Irons lends these proceedings an
aristocratic flair as the rather complicated Macon, a character we can’t nail
down for quite awhile; Irons handles that duality sublimely. And Rossum is a
hoot as the vampish Ridley, who relishes her own depravity and then worries us
— big time — when her attentions turn to Ethan’s best friend, Link (Thomas
Mann) ... who happens to be Mrs. Lincoln’s son.
Viola Davis delivers another of
her rich, dignified performances as Amma, the town librarian and a longtime
friend of Ethan’s family, who has her own unexpected place in these events.
The film is pretty much stolen,
though, by Emma Thompson. She’s spot-on as the sort of intrusive, self-righteous
busybody who fancies herself the town’s unofficial Christian soul: a meddling
do-gooder convinced that she knows what’s best for everybody. But Thompson
really goes to town once things kick into gear, thanks to a plot twist I’d
rather not reveal here. Suffice to say, Thompson truly knows how to deliver a
line. All her lines.
Costume designer Jeffrey Kurland
is kept busy, from the antebellum affectations of Macon, Gramma and Aunt Del,
to Ridley’s amusingly slutty outfits and Mrs. Lincoln’s hilariously impossible
hats. The film’s rich atmosphere — we can sense the oppressive,
calm-before-a-thunderstorm humidity — is augmented by a moody score from
thenewno2 (as in “the new No. 2,” a line borrowed from TV’s classic 1967
series, The Prisoner), a band/art collective led by Grammy Award-winning
singer/guitarist Dhani Harrison.
Beautiful Redemption, Garcia
and Stohl’s fourth and final (?) book in the series, was just released in
October.

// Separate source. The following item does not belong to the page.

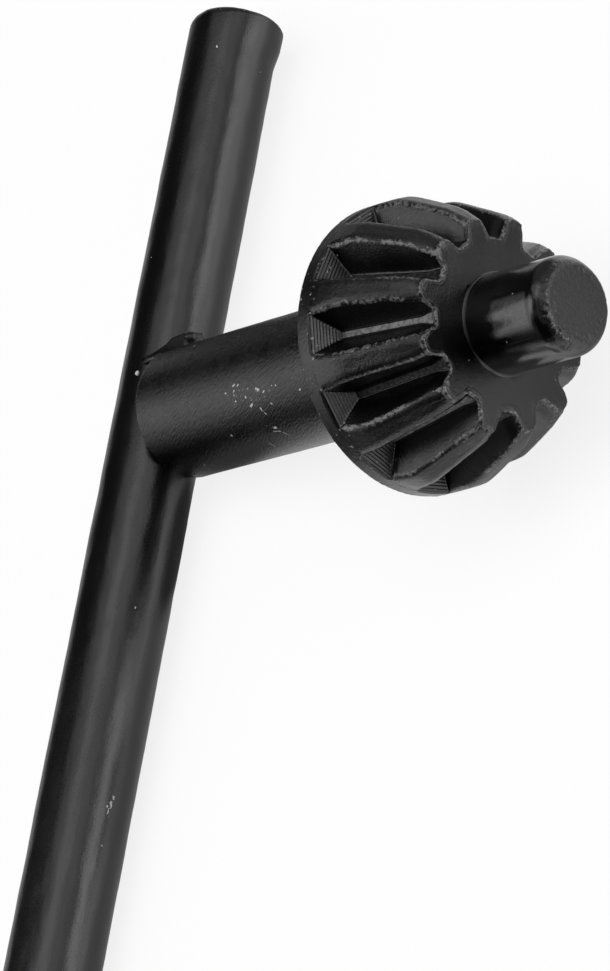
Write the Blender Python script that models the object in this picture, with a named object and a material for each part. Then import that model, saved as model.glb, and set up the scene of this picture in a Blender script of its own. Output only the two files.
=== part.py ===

LaGravenese has done a lovely job with this adaptation of the first
book, and all the elements certainly are in place for an ongoing series. The
question is whether the fantasy faithful will embrace this cinematic
interpretation, where so many other efforts — The Golden Compass and The
Lightning Thief come to mind — have perished after only one film.